Seguiranno altri due dischi, rispettivamente nel 2009 e nel 2014; e, finalmente, concerti, interviste, apparizioni pubbliche, per la gioia dei vecchi fan.

Il seguito è storia recente: a fine 2017 esce un nuovo album, intitolato “The Laughing Apple”. Qui il rapporto con il passato è ancora più esplicito: nelle illustrazioni (opera dello stesso cantante, come nei primi album), nelle note interne – in cui Teaser e il suo gatto vanno a trovare il vecchio Tillerman, recuperando così i personaggi dei suoi capolavori di inizio anni ’70 – ma anche nel repertorio: l’album infatti alterna brani nuovi a brani già pubblicati, o semplicemente abbozzati molti anni prima e mai dati alle stampe. Insomma, Cat Stevens è tornato, si potrebbe dire: nello spirito musicale, nei musicisti coinvolti (fra cui lo storico chitarrista acustico Alun Davies), nel produttore, quel Paul Samwell-Smith al suo fianco nei grandi album degli anni ’70. Cat è tornato. E Yusuf, che vigila sui temi trattati, si è fatto più solare, quasi spiritoso.

Come nella canzone che dà il titolo all’album, una buffa fiaba nella quale una mela sorride per non essere staccata dal ramo.  Un brano che mischia toni da antica ballata inglese (a tratti sembra di sentire “God Rest You Merry Gentlemen”, il canto natalizio del sedicesimo secolo), con strumenti etnici. E soprattutto con un ritornello davvero irresistibile, come non ne ascoltavamo da un bel po’.
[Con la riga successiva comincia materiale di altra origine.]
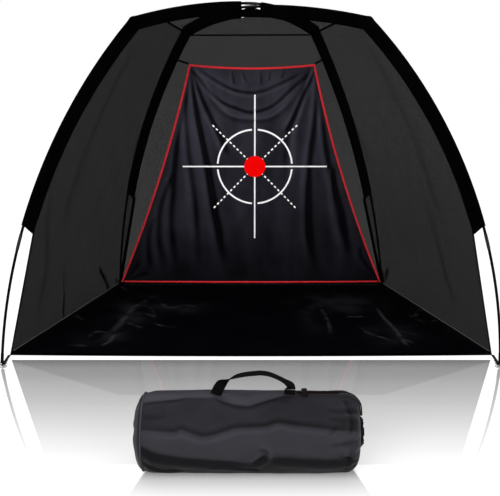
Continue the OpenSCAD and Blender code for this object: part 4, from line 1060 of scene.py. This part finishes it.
for x, y, wide, deep, share in GROUND_SHEEN_PATCHES:
    swell = np.exp(-(((p[..., 0] - x) / wide) ** 2) - ((p[..., 1] - y) / deep) ** 2)
    lit = lit + share * sheen_breakup * swell
ground = closed_sheet("ground_sheet_cloth", p, SHEET_T - 0.0001, GROUND, flat)
shade(ground, "painted_light_and_shade", np.clip(lit, 0, 1) * front_edge)
place(ground, "net", "ground_cloth", "ground_sheet")

s = np.linspace(-1, 1, 121)[8:-8]
front_line = stacked(SHEET_FRONT / 2 * s, -SHEET_DEPTH / 2 - SHEET_BOW * (1 - s**2), 0 * s)
hem_grid = np.stack([front_line + [0, 0.002 + HEM_W * share, SHEET_T + 0.0012]
                     for share in (1.0, 0.5, 0.0)])
hem = closed_sheet("ground_sheet_hem_cloth", hem_grid, TAPE_T, TAPE)
place(hem, "net", "seam_tape", "ground_sheet_hem")

# ---- Corner straps, and the cup under the crossing -----------------------------------
STRAP_W, STRAP_T = 0.012, 0.002
UP = np.array([0, 0, 1.0])
ring_low, ring_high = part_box("corner_rings")
CORNER_RING_Z = (ring_low[2] + ring_high[2]) / 2
CORNER_WIRE = (ring_high[2] - ring_low[2]) / 2
CORNER_RING_R = 0.009


def corner_strap(k, h):
    """Webbing from the sheet's corner up round the ring's wire."""
    foot = in_space(k, h, np.array([run(h), 0.0]))
    corner = np.array([*sheet_corner(k, h), 0.0])
    d = unit((foot - corner) * [1, 1, 0])
    near = foot - d * (2 * CORNER_RING_R - 0.0007)
    near[2] = CORNER_RING_Z
    a = np.linspace(-0.62 * math.pi, 0.98 * math.pi, 26)[:, None]
    r = CORNER_WIRE + 0.0014 + STRAP_T / 2
    wrap = near + d * (r * np.cos(a)) + UP * (r * np.sin(a))
    start = corner + d * 0.0016 + UP * (STRAP_T / 2 + 0.0002)
    path = np.vstack([mix(start, wrap[0], np.linspace(0, 1, 10)[:-1, None]), wrap])
    across = np.cross(d, UP)
    return ribbon("strap_%d_%d" % (k, h), path, STRAP_W, STRAP_T * 0.9, WEBBING, across)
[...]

Ascolto The Laughing Apple

Era The Laughing Apple, dal recentissimo album omonimo di Cat Stevens. Io sono Luca Villani e questa è “Dieci Secondi”.

Insomma. La sensazione è che Cat Stevens e Yusuf abbiano imparato a convivere. In fondo, forse, hanno sempre voluto le stesse cose: Cat Stevens cantava la sua ricerca spirituale ben prima di convertirsi all’Islam. Se ora ha trovato la pace nella fede e in mezzo ai numerosi nipoti, cui è dedicato un brano, e questo non gli impedisce di riprendere in mano la chitarra, tanto meglio per tutti. Di certo, quella del ragazzo cresciuto nel West End e divenuto una star adolescente, quasi morto di tubercolosi, rinato fisicamente, musicalmente e spiritualmente più volte, è una storia mai banale, nemmeno per un istante.

Si chiude qui, allora, questa seconda puntata della seconda stagione di Dieci Secondi. Io sono Luca Villani, vi ringrazio e vi dò appuntamento a sabato prossimo, sempre alle 17, sempre su Radio Popolare, con la preziosa regia di Niccolò Vecchia. Parleremo di un gruppo inglese che ha fatto del suo secondo album non solo un capolavoro, ma la pietra angolare di un intero genere: i Led Zeppelin. Buona serata.